Written problem: Please give back word for word the lines below, from the first one through the one with "return np.rint(np.stack([1 - to_b".

Data provided:
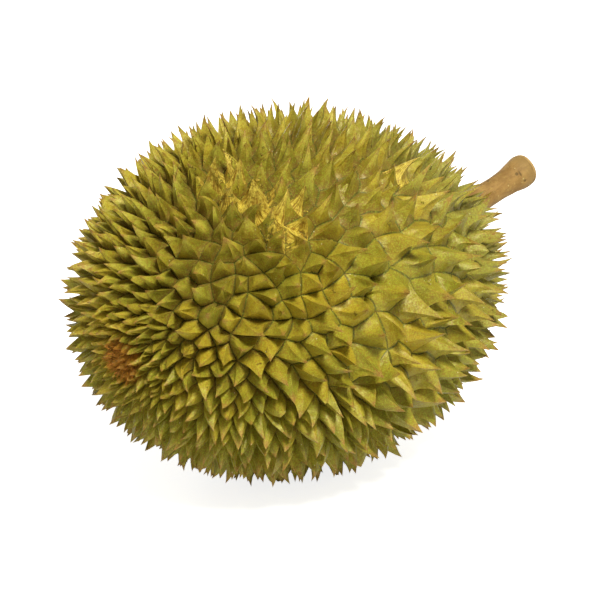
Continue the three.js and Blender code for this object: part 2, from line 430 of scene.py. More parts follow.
def shares_in(points, side):
    """Barycentric shares of points in their sides, as whole numbers of rows."""
    a, b, c = cage[side_a[side]], cage[side_b[side]], cage[side_tip[side]]
    normal = np.cross(b - a, c - a)
    size = (normal * normal).sum(axis=1)
    to_b = (np.cross(points - a, c - a) * normal).sum(axis=1) / size
    to_c = (np.cross(b - a, points - a) * normal).sum(axis=1) / size
    return np.rint(np.stack([1 - to_b - to_c, to_b, to_c], 1) * ROWS).astype(int)


def turned_about(vectors, axes, angles):
    """Each of the vectors, turned about its own unit axis."""
    cosine = np.cos(angles)[:, None]
    sine = np.sin(angles)[:, None]
    along = (vectors * axes).sum(axis=1)[:, None] * axes
    return along + (vectors - along) * cosine + np.cross(axes, vectors) * sine


corner_point = fine_faces.ravel()
corner_side = np.repeat(face_side, 3)
corner_share = shares_in(fine[corner_point], corner_side)

point_side = np.empty(len(fine), int)
point_share = np.empty((len(fine), 3), int)
point_side[corner_point] = corner_side
point_share[corner_point] = corner_share
row = point_share[:, 2]
across = point_share[:, 1] / np.maximum(ROWS - row, 1)
spine = spine_of[point_side]
risen = ROW_RISE[row] * kept[spine]

corner_from = cage[side_a[point_side]]
corner_to = cage[side_b[point_side]]
base = corner_from + (corner_to - corner_from) * across[:, None]
axis = rise[spine] / height[spine, None]
from_foot = turned_about(base - foot[spine], axis, twist[spine] * eased(risen, 0, TWIST_BY))
middle = 4 * across * (1 - across)  # 1 midway between a side's two ridges, and 0 on them
drawn_in = 1 - hollow[spine] * side_hollow[point_side] * middle * eased(risen, 0, HOLLOW_BY)
width = slim[spine] * (1 - risen) + (1 - slim[spine]) * (1 - risen) ** FOOT_TAPER
width *= drawn_in
lift = risen ** flare[spine]
shaped = foot[spine] + from_foot * width[:, None] + rise[spine] * (worn[spine] * lift)[:, None]
shaped += hook[spine] * (worn[spine] * (risen * risen - risen))[:, None]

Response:
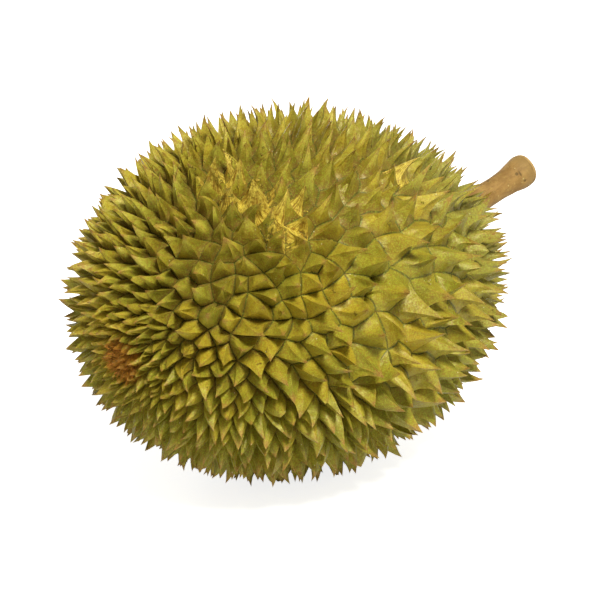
Continue the three.js and Blender code for this object: part 2, from line 430 of scene.py. More parts follow.
def shares_in(points, side):
    """Barycentric shares of points in their sides, as whole numbers of rows."""
    a, b, c = cage[side_a[side]], cage[side_b[side]], cage[side_tip[side]]
    normal = np.cross(b - a, c - a)
    size = (normal * normal).sum(axis=1)
    to_b = (np.cross(points - a, c - a) * normal).sum(axis=1) / size
    to_c = (np.cross(b - a, points - a) * normal).sum(axis=1) / size
    return np.rint(np.stack([1 - to_b - to_c, to_b, to_c], 1) * ROWS).astype(int)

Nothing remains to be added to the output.